Today we saw our first wildlife as we visited the Sheldrick elephant ‘orphanage’.  It is so sad that poaching is still continuing in the wildlife areas of Kenya leaving the tiniest of elephants helpless and orphaned.  The Sheldrick Elephant center has 17 orphaned elephants form the youngest of 4 months old to a couple of ~2year old elephants.  These beautiful animals are being cared for 24/7 by caretakers that are around these babies day and night – and even sleep with the elephants in their night enclosures.  Elephants live in a matriarchal family group of adult female elephants and their young.  The baby elephants are born after a 22 months gestation time and nurse with their mothers for 3 years.  In the family unit, mothers, aunties, sisters and grandmothers care for these tiny little creatures and if an elephant baby is orphaned it can’t survive beyond a couple of days.  Here in the orphan center, the other young elephants substitute for the family group and their natural instinct prevails and even the 2-year old females exert matriarchal traits already.  The goal is to release the elephants to the wild at the Tsavo National Park.  Around 2 years old, the youngsters are transferred to a rehabilitation center in Tsavo and are integrated into the family groups of older elephants.  So far, the success of releasing orphaned elephants into the wild has been greater than 60%.

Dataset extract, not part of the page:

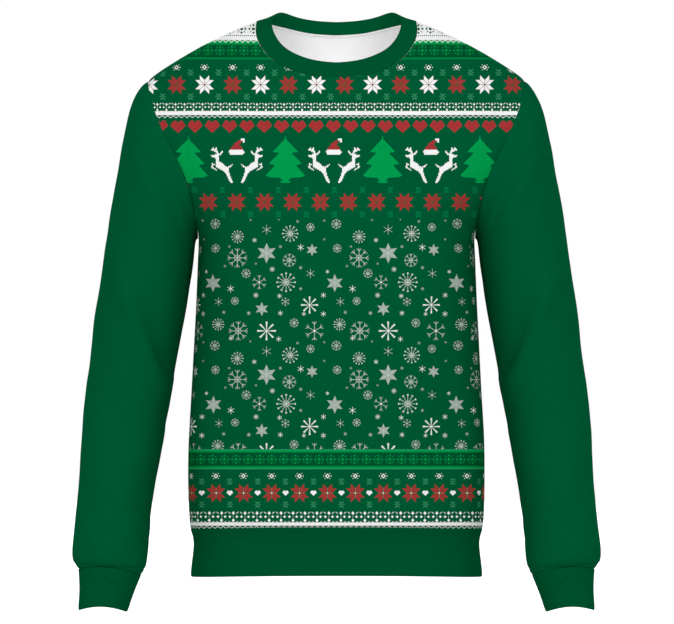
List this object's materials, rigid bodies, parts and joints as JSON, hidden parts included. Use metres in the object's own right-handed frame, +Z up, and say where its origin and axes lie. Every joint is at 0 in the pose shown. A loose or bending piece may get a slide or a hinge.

We watched the elephants frolicking in a mud hole and it was delightful to see them rolling in the mud, interacting with each other and as you can see, they were covered from head to toe in the reddish mud. What a wonderful sight to see!
Since the area is part of the Nairobi National Park, we saw our first warthogs – a whole family with 4 tiny little warthogs, some gazelles and some giraffes.

 

Well, after a glorious day, dinner is calling.  I don't know when I will have Internet access again, but if I do, I'll share more of my adventure with you.